To create a well-regulated secondary market for direct offerings, the Pacific Stock Exchange spent the past three years working with state and federal regulators on special listing rules. The exchange hopes to open a market for these shares later this year. Each stock will be allocated to a specialist on the floor-"to have these little stocks trade alongside IBM, GM and the rest of them," says Dale Carlson, spokesman for the exchange.

A Free Pint

But some companies attract enough investors without an exchange listing. Port-land Brewing in Portland, Ore., raised about $7 million in four direct public offerings from 1985 to 1995. In its first offering of $125,000, the company promised share-holders a free pint of beer a day at the brewery. In 10 years, shareholders have grown to about 6,000 from 50. "We still offer the free pint, but at some point it might be too unwieldy," says Shannon Novak, vice president for shareholder relations. We don't promote it anymore, but a lot of the time that's what people hear about first.
The stock is so popular that Ms. Novak has a waiting list of 400 investors. When someone wants to sell, she puts the shareholder in contact with a potential buyer. The price is determined by the two investors and sometimes results in wide variations. For instance, on May 9 two sales were privately negotiated: $7 a share in one case, $12 in another.
Some companies market their shares through their products.
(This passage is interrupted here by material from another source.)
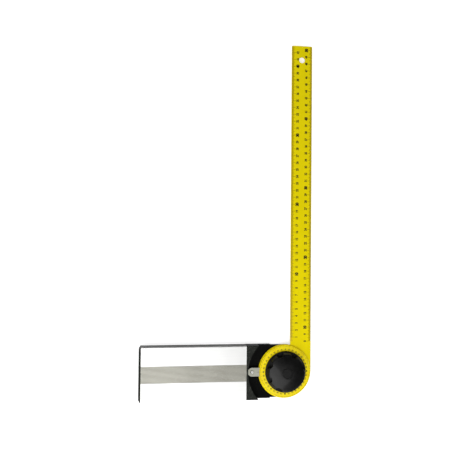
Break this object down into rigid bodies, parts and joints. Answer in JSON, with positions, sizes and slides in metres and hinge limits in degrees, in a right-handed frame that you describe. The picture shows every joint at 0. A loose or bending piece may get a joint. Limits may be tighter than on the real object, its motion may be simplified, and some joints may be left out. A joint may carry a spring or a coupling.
{
  "type": "bevel protractor",
  "caption": "Long yellow rule that swings on a hollow aluminium stock and is clamped by a round black knob over a degree dial.",
  "frame": {"origin": "on the pivot axis, in the plane of the stock's back", "axes": "+Y along the blade with the protractor at 90 degrees, stock towards -X, +Z out of the dial and knob"},
  "size_m": [0.244, 0.506, 0.0272],
  "materials": {
    "satin_aluminium": "satin anodised extrusion",
    "black_moulding": "spark-eroded texture",
    "zinc_steel": "zinc plated",
    "plain_steel": "turned, oiled",
    "spring_steel": "blued spring steel",
    "brown_fibre": "vulcanised fibre",
    "yellow_rule": "yellow lacquer over aluminium",
    "yellow_dial": "semi-gloss moulding",
    "black_gloss": "polished moulding",
    "turned_brass": "turned",
    "pointer_metal": "matt silver"
  },
  "bodies": {
    "stock": {"stock_extrusion": "satin_aluminium", "end_cap": "black_moulding", "end_cap_screws": "zinc_steel", "pivot_head": "black_moulding", "head_screws": "zinc_steel", "pivot_bush": "plain_steel", "clamp_bolt": "zinc_steel", "rear_cover": "black_moulding", "lower_friction_washer": "brown_fibre", "upper_friction_washer": "brown_fibre", "clamp_washer": "zinc_steel", "pointer": "pointer_metal", "pointer_screw": "zinc_steel"},
    "blade": {"blade": "yellow_rule", "dial_plate": "yellow_dial", "dial_rivets": "plain_steel"},
    "spring": {"spring_washer": "spring_steel"},
    "knob": {"knob": "black_gloss", "knob_insert": "turned_brass", "knob_cap": "black_gloss"}
  },
  "joints": [
    {"name": "blade_turn", "type": "hinge", "parent": "stock", "child": "blade", "pos_m": [0, 0, 0.009], "axis": [0, 0, 1], "range_deg": [-180, 53]},
    {"name": "knob_lift", "type": "slide", "parent": "stock", "child": "spring", "axis": [0, 0, 1], "range_m": [0, 0.00126]},
    {"name": "knob_turn", "type": "hinge", "parent": "spring", "child": "knob", "pos_m": [0, 0, 0.02], "axis": [0, 0, 1], "range_deg": [0, 360]}
  ],
  "couplings": [
    {"joint": "knob_lift", "follows": "knob_turn", "m_per_rad": 0.00019894}
  ]
}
Annie's Homegrown stuffed coupons for a prospectus into its macaroni-and-cheese boxes and provided the entire document for down-loading on its Internet web site. Mendocino Brewing included notices of its offering with its six packs. Real Goods Trading promoted its shares in its catalogs.
The Internet is proving an especially hot avenue for marketing of direct offerings. Andrew Klein, founder and president of Spring Street Brewing, New York, discovered a wider audience than he had anticipated for his $1.6 million offering, publicized last year on the Internet. "The general belief was that if I could reach out to my beer customers, they'd be a good pool for potential investors," he says.